10.35am: Wong, an ex-BNM auditor, continues his testimony, saying that the management team of the central bank’s audit department was not told of forex trading activities by BNM.

He said dealers were limited to trading US$125 million, collectively, and as a group they could decide themselves if they wanted to engage in trading or not.                

“(But) trading over this amount stated is left to the decision by the chief dealer and those above him,” Wong said.

10.04am: Former BNM auditor Wong tells the panel that in the bank’s 1992 audit report, forex losses were recorded as RM8.5 billion. 

He said BNM then had a policy on forex trading but it didn’t seem comprehensive, based on observations about the audit report.

“There were checks and balances in BNM in relation to forex trading, but the management team (in charge of it) was not mentioned. I don’t know whether there were adjustments in the financial statements with reasons to cover up the bank’s losses in forex trading.

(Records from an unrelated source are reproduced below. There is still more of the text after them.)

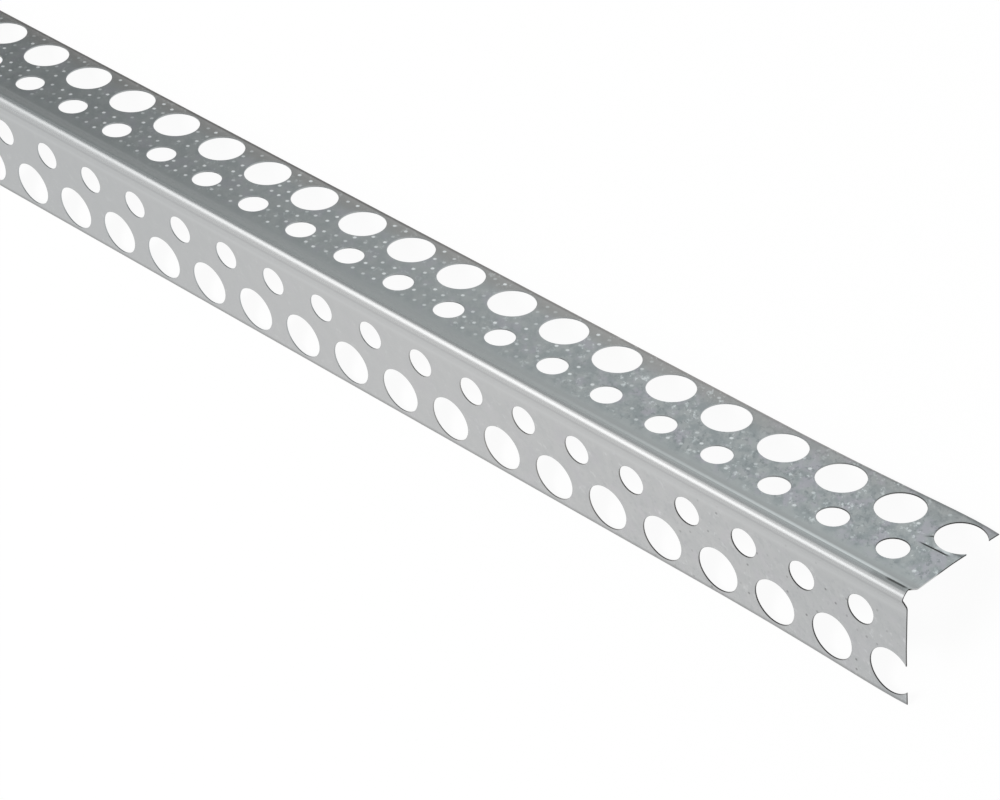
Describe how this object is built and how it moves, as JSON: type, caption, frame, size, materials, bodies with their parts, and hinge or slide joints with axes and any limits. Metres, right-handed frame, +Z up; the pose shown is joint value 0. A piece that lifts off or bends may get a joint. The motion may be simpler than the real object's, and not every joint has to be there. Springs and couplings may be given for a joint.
{
  "type": "plaster corner bead",
  "caption": "Perforated galvanised steel corner bead for plaster, with two wings of staggered round holes and a raised nose.",
  "frame": {"origin": "on the floor, midway along the bead and midway between its two free edges", "axes": "+X along the bead towards its sheared near end, +Z up through the nose, +Y across it"},
  "size_m": [2.5, 0.035, 0.0196],
  "materials": {
    "galvanised_steel": "hot-dip galvanised, satin grey with a fine spangle"
  },
  "bodies": {
    "root": {"corner_bead": "galvanised_steel"}
  },
  "joints": []
}
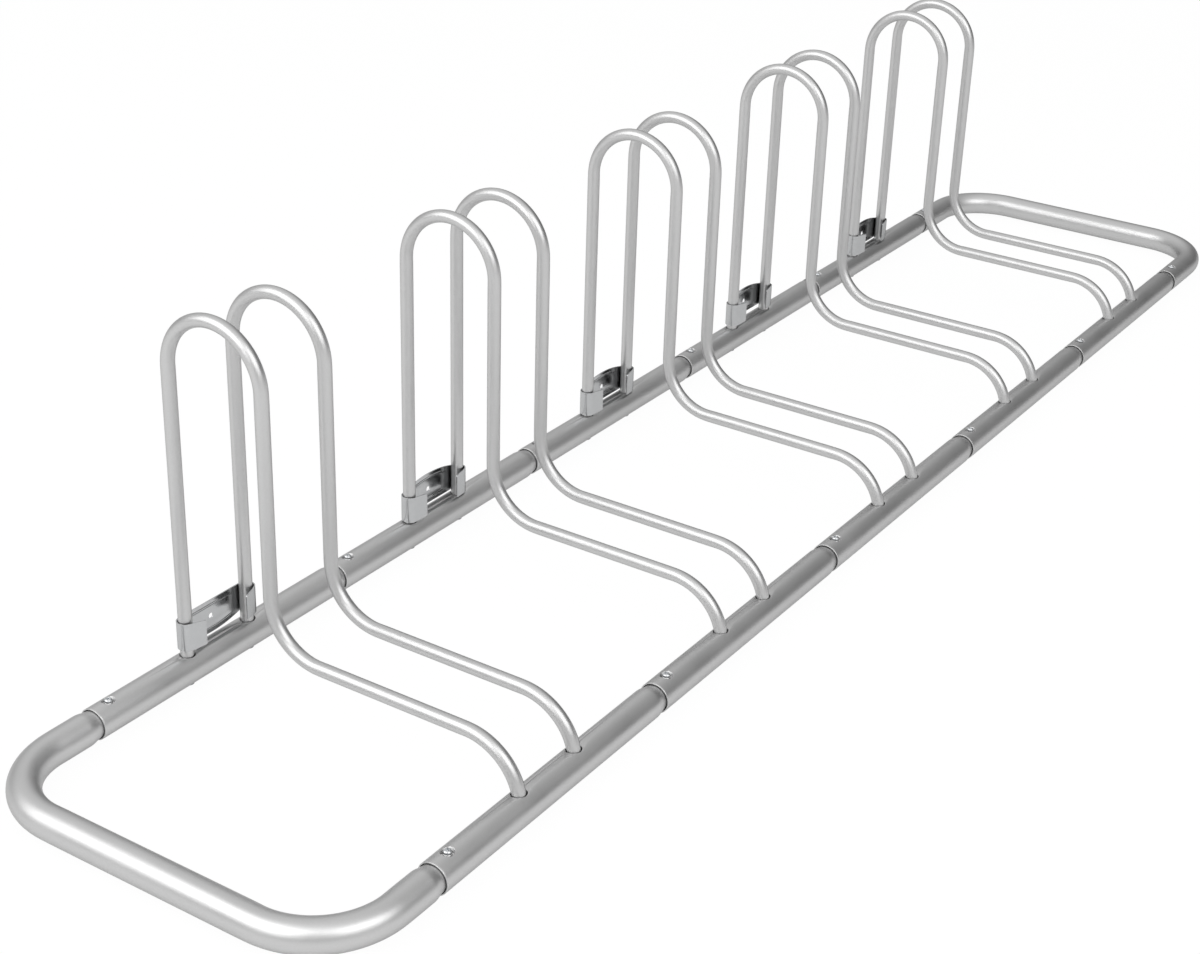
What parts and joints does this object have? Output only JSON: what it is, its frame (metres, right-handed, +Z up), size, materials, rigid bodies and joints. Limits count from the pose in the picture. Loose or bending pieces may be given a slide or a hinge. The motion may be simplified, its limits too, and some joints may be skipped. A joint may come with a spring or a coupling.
{
  "type": "floor bike rack",
  "caption": "Low floor stand for parking bicycles side by side: paired bent-tube hoops between two sectional rails with rounded end loops, and sliding clips behind the hoops.",
  "frame": {"origin": "middle of the rack at floor level, under the screw heads that it stands on", "axes": "+X along the rails, +Y from the front rail to the rear rail that carries the upright legs, +Z up"},
  "size_m": [1.783, 0.371, 0.348],
  "materials": {
    "rail_tube": "satin silver metallic coating",
    "hoop_tube": "satin silver metallic coating",
    "clip_sheet": "smooth zinc plated sheet",
    "zinc_screw": "bright zinc plated",
    "steel_insert": "plain turned steel"
  },
  "bodies": {
    "rack": {"left_end_loop": "rail_tube", "right_end_loop": "rail_tube", "rear_rail_1": "rail_tube", "rear_rail_2": "rail_tube", "rear_rail_3": "rail_tube", "rear_rail_4": "rail_tube", "rear_rail_5": "rail_tube", "front_rail_1": "rail_tube", "front_rail_2": "rail_tube", "front_rail_3": "rail_tube", "front_rail_4": "rail_tube", "front_rail_5": "rail_tube", "hoop_1_left": "hoop_tube", "hoop_1_right": "hoop_tube", "hoop_2_left": "hoop_tube", "hoop_2_right": "hoop_tube", "hoop_3_left": "hoop_tube", "hoop_3_right": "hoop_tube", "hoop_4_left": "hoop_tube", "hoop_4_right": "hoop_tube", "hoop_5_left": "hoop_tube", "hoop_5_right": "hoop_tube", "joint_screws": "zinc_screw", "leg_screws": "zinc_screw", "leg_inserts": "steel_insert"},
    "clip_1": {"clip_1": "clip_sheet"},
    "clip_2": {"clip_2": "clip_sheet"},
    "clip_3": {"clip_3": "clip_sheet"},
    "clip_4": {"clip_4": "clip_sheet"},
    "clip_5": {"clip_5": "clip_sheet"}
  },
  "joints": [
    {"name": "clip_1_slide", "type": "slide", "parent": "rack", "child": "clip_1", "axis": [0, 0, 1], "range_m": [0, 0.23]},
    {"name": "clip_2_slide", "type": "slide", "parent": "rack", "child": "clip_2", "axis": [0, 0, 1], "range_m": [0, 0.236]},
    {"name": "clip_3_slide", "type": "slide", "parent": "rack", "child": "clip_3", "axis": [0, 0, 1], "range_m": [0, 0.236]},
    {"name": "clip_4_slide", "type": "slide", "parent": "rack", "child": "clip_4", "axis": [0, 0, 1], "range_m": [-0.0025, 0.233]},
    {"name": "clip_5_slide", "type": "slide", "parent": "rack", "child": "clip_5", "axis": [0, 0, 1], "range_m": [0, 0.236]}
  ]
}
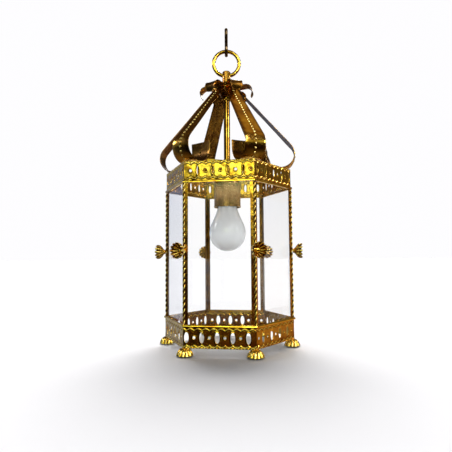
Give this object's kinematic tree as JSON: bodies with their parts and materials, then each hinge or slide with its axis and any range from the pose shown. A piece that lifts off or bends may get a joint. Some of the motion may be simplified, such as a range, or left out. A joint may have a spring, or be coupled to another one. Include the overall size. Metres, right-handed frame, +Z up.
{
  "type": "hanging lantern",
  "caption": "Hexagonal pierced-brass hanging lantern: glazed cage, bent strap crown, stem, ring and S-hook, screw-in lamp in an E27 holder, open at the bottom.",
  "frame": {"origin": "hang point: inside the top of the S-hook's upper bend, on the lantern's vertical axis", "axes": "+Z up along the lantern's axis, -Y square out through one glazed side (the front), +X through a corner"},
  "size_m": [0.2452, 0.224, 0.5356],
  "materials": {
    "polished_brass": "mirror-polished yellow brass",
    "band_brass": "polished, pierced and embossed sheet with dark patina in the relief",
    "post_brass": "rolled strip, polished on the ridge and dull inside",
    "strap_brass": "polished strip with brown lacquer tone and a raised bead line",
    "aged_brass": "satin, olive-brown patina",
    "dark_bronze": "dark brown bronze finish, mottled",
    "clear_glass": "clear flat glass",
    "opal_glass": "opal white, glossy",
    "ceramic": "unglazed cream porcelain",
    "nickel": "nickel plate",
    "black_glass": "black vitrite"
  },
  "bodies": {
    "hook": {"hanging_hook": "dark_bronze"},
    "ring": {"hanging_ring": "polished_brass"},
    "lantern": {"stem_tube": "polished_brass", "crown_hub": "aged_brass", "stem_collar": "polished_brass", "stem_nut": "aged_brass", "ring_ferrule": "polished_brass", "crown_strap_1": "strap_brass", "crown_strap_2": "strap_brass", "crown_strap_3": "strap_brass", "crown_strap_4": "strap_brass", "crown_strap_5": "strap_brass", "crown_strap_6": "strap_brass", "upper_band_1": "band_brass", "upper_band_2": "band_brass", "upper_band_3": "band_brass", "upper_band_4": "band_brass", "upper_band_5": "band_brass", "upper_band_6": "band_brass", "lower_band_1": "band_brass", "lower_band_2": "band_brass", "lower_band_3": "band_brass", "lower_band_4": "band_brass", "lower_band_5": "band_brass", "lower_band_6": "band_brass", "corner_post_1": "post_brass", "corner_post_2": "post_brass", "corner_post_3": "post_brass", "corner_post_4": "post_brass", "corner_post_5": "post_brass", "corner_post_6": "post_brass", "glass_pane_1": "clear_glass", "glass_pane_2": "clear_glass", "glass_pane_3": "clear_glass", "glass_pane_4": "clear_glass", "glass_pane_5": "clear_glass", "glass_pane_6": "clear_glass", "rosette_1": "polished_brass", "rosette_2": "polished_brass", "rosette_3": "polished_brass", "rosette_4": "polished_brass", "rosette_5": "polished_brass", "rosette_6": "polished_brass", "foot_1": "polished_brass", "foot_2": "polished_brass", "foot_3": "polished_brass", "foot_4": "polished_brass", "foot_5": "polished_brass", "foot_6": "polished_brass", "holder_dome": "aged_brass", "holder_skirt": "aged_brass", "holder_insert": "ceramic", "screw_shell": "nickel", "centre_contact": "aged_brass"},
    "lamp_carrier": {"lamp_insulator": "black_glass", "lamp_contact": "aged_brass"},
    "lamp": {"lamp_glass": "opal_glass", "lamp_cap": "nickel"}
  },
  "joints": [
    {"name": "ring_swing", "type": "hinge", "parent": "hook", "child": "ring", "pos_m": [0, 0, -0.04115], "axis": [-0.1414, 0.9899, 0], "range_deg": [-60, 60]},
    {"name": "lantern_swing", "type": "hinge", "parent": "ring", "child": "lantern", "pos_m": [0, 0, -0.079], "axis": [0.9899, 0.1414, 0], "range_deg": [-75, 75]},
    {"name": "lamp_travel", "type": "slide", "parent": "lantern", "child": "lamp_carrier", "axis": [0, 0, -1], "range_m": [0, 0.01086]},
    {"name": "lamp_turn", "type": "hinge", "parent": "lamp_carrier", "child": "lamp", "pos_m": [0, 0, -0.2895], "axis": [0, 0, -1], "range_deg": [0, 1080]}
  ],
  "couplings": [
    {"joint": "lamp_travel", "follows": "lamp_turn", "m_per_rad": 0.00057614}
  ]
}
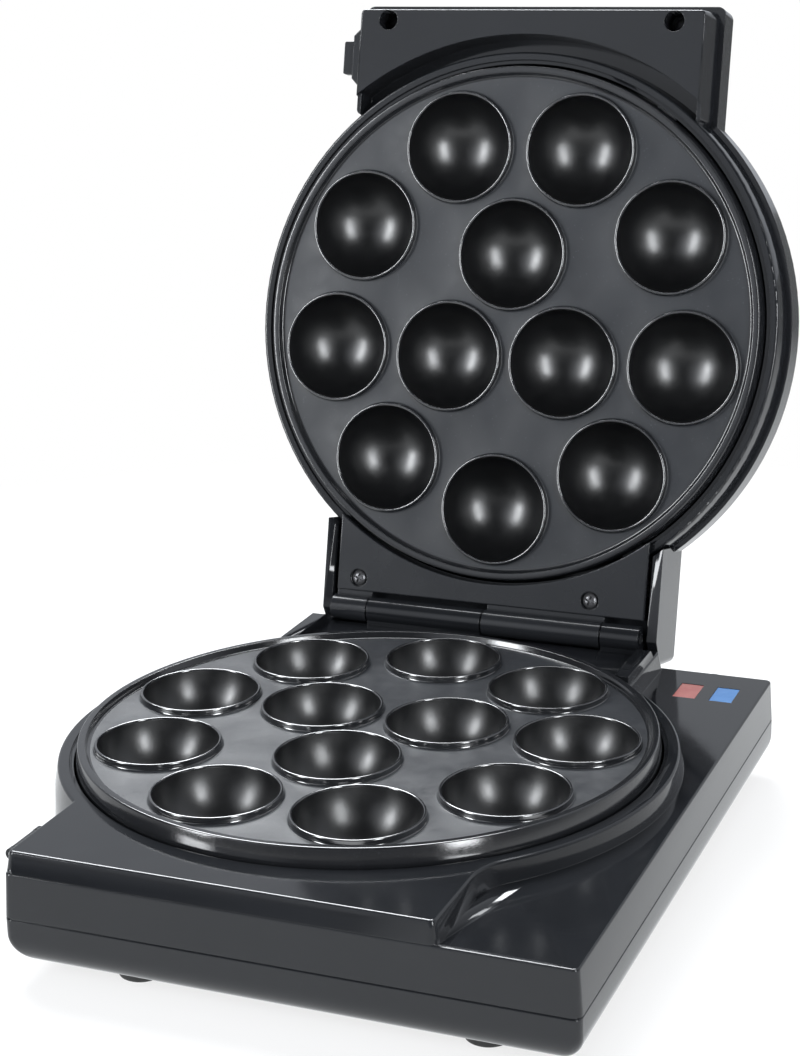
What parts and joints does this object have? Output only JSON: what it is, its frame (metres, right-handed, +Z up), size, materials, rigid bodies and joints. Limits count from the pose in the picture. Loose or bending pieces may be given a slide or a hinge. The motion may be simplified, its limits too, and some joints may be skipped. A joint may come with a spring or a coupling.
{
  "type": "cake pop maker",
  "caption": "Table-top maker of ball-shaped cakes: a squarish base with a round cup plate, a control strip with lamps, and a hinged lid with a matching plate and a side clip.",
  "frame": {"origin": "on the table, under the middle of the whole object with its lid open", "axes": "+X to the right towards the control strip, +Y back towards the hinge, +Z up"},
  "size_m": [0.216, 0.3162, 0.2704],
  "materials": {
    "gloss_black": "polished moulded ABS",
    "matte_black": "moulded nylon",
    "nonstick": "satin non-stick coating on cast aluminium",
    "steel": "zinc plated",
    "aluminised": "pressed aluminised sheet",
    "rubber": "matt",
    "red_lens": "translucent",
    "blue_lens": "translucent",
    "clear_bulb": "clear",
    "board": "circuit board laminate",
    "phenolic": "moulded phenolic",
    "insulation": "silicone sleeve"
  },
  "bodies": {
    "base": {"base_lower_shell": "gloss_black", "base_upper_housing": "gloss_black", "blue_lamp_bulb": "clear_bulb", "blue_lamp_lens": "blue_lens", "cord_gland": "matte_black", "heater_wire": "insulation", "hinge_pin": "steel", "housing_screws": "steel", "lamp_board": "board", "lamp_board_screws": "steel", "latch_pin": "steel", "live_wire": "insulation", "lower_clamp_screws": "steel", "lower_heater_clamps": "aluminised", "lower_heating_element": "steel", "lower_pan_ear_screws": "steel", "lower_plate": "nonstick", "lower_plate_screws": "steel", "lower_reflector_pan": "aluminised", "lower_thermal_fuse": "aluminised", "neutral_wire": "insulation", "red_lamp_bulb": "clear_bulb", "red_lamp_lens": "red_lens", "rubber_feet": "rubber", "terminal_block": "phenolic", "terminal_screws": "steel", "thermostat": "phenolic"},
    "lid": {"lid_front_screws": "steel", "lid_hinge_cover": "gloss_black", "lid_hinge_screws": "steel", "lid_inner_housing": "gloss_black", "lid_outer_cover": "gloss_black", "upper_clamp_screws": "steel", "upper_heater_clamps": "aluminised", "upper_heating_element": "steel", "upper_pan_ear_screws": "steel", "upper_plate": "nonstick", "upper_plate_screws": "steel", "upper_reflector_pan": "aluminised", "upper_thermal_fuse": "aluminised"},
    "clip": {"latch_clip": "gloss_black"}
  },
  "joints": [
    {"name": "lid_hinge", "type": "hinge", "parent": "base", "child": "lid", "pos_m": [-0.00275, 0.07285, 0.04665], "axis": [1, 0, 0], "range_deg": [0, 103.4]},
    {"name": "clip_swing", "type": "hinge", "parent": "base", "child": "clip", "pos_m": [-0.07535, -0.13934, 0.0367], "axis": [0, 1, 0], "range_deg": [0, 180]}
  ]
}
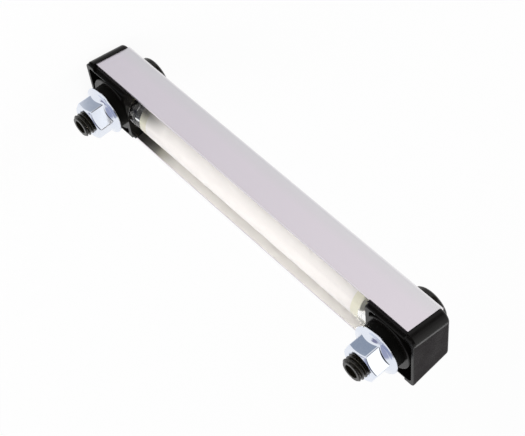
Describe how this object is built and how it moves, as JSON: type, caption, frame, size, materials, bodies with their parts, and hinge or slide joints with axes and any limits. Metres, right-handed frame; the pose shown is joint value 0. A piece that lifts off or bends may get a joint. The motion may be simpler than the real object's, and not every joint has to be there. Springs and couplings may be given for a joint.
{
  "type": "oil level indicator with thermometer",
  "caption": "Long level gauge for a tank wall: a clear sight tube with a thermometer in a folded cover, with end blocks fixed by hollow bolts and flange nuts.",
  "frame": {"origin": "midway between the bolts' axes, in the plane where the seals meet the tank wall", "axes": "+Z along the gauge towards its upper end, +Y into the tank along the bolts, display side towards -Y"},
  "size_m": [0.033, 0.0408, 0.1886],
  "materials": {
    "cover": "satin, lilac-grey",
    "clear_tube": "clear, polished",
    "white_plastic": "white, matt",
    "cream_plastic": "cream, satin",
    "thin_glass": "clear",
    "spirit": "red",
    "black_plastic": "black, semi-gloss",
    "rubber": "black",
    "black_steel": "black oxide",
    "plated_steel": "bright zinc plate"
  },
  "bodies": {
    "housing": {"shroud": "cover", "upper_end_block": "black_plastic", "lower_end_block": "black_plastic", "sight_tube": "clear_tube", "scale_backing": "white_plastic", "upper_backing_holder": "cream_plastic", "lower_backing_holder": "cream_plastic", "thermometer_glass": "thin_glass", "thermometer_spirit": "spirit", "upper_glass_clip": "white_plastic", "lower_glass_clip": "white_plastic", "upper_tube_ring": "rubber", "lower_tube_ring": "rubber", "upper_head_ring": "rubber", "lower_head_ring": "rubber", "upper_tank_seal": "rubber", "lower_tank_seal": "rubber"},
    "upper_bolt": {"upper_hollow_bolt": "black_steel"},
    "lower_bolt": {"lower_hollow_bolt": "black_steel"},
    "upper_nut": {"upper_flange_nut": "plated_steel"},
    "lower_nut": {"lower_flange_nut": "plated_steel"}
  },
  "joints": [
    {"name": "upper_bolt_turn", "type": "hinge", "parent": "housing", "child": "upper_bolt", "pos_m": [0, 0, 0.08], "axis": [0, -1, 0], "range_deg": [0, 3240]},
    {"name": "upper_nut_travel", "type": "slide", "parent": "housing", "child": "upper_nut", "axis": [0, 1, 0], "range_m": [0, 0.0135]},
    {"name": "lower_bolt_turn", "type": "hinge", "parent": "housing", "child": "lower_bolt", "pos_m": [0, 0, -0.08], "axis": [0, -1, 0], "range_deg": [0, 3240]},
    {"name": "lower_nut_travel", "type": "slide", "parent": "housing", "child": "lower_nut", "axis": [0, 1, 0], "range_m": [0, 0.0135]}
  ],
  "couplings": [
    {"joint": "upper_nut_travel", "follows": "upper_bolt_turn", "m_per_rad": 0.00023873},
    {"joint": "lower_nut_travel", "follows": "lower_bolt_turn", "m_per_rad": 0.00023873}
  ]
}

“The audit’s objective was not to find out the actual losses. Based on the audit, there was a committee established to oversee forex trading by BNM, and it was the external reserves committee,’ Wong said.

9.30am: The first witness is Wong Yew Sen, who worked at BNM for 31 years from 1971 until his retirement in October 2003. Wong said he was in  BNM’s audit department from April 1993 to January 1996. He handled internal audits and reported directly to the central bank’s deputy governor.

“I was not involved in forex trading. I had no access to documents and information about forex trading done by the bank from 1990 to 1994. Neither was I involved in the preparation of the audit report on forex trading,” he told the panel.

9.04am: Former prime minister Dr Mahathir Mohamad arrives in the packed courtroom where the RCI hearing is held.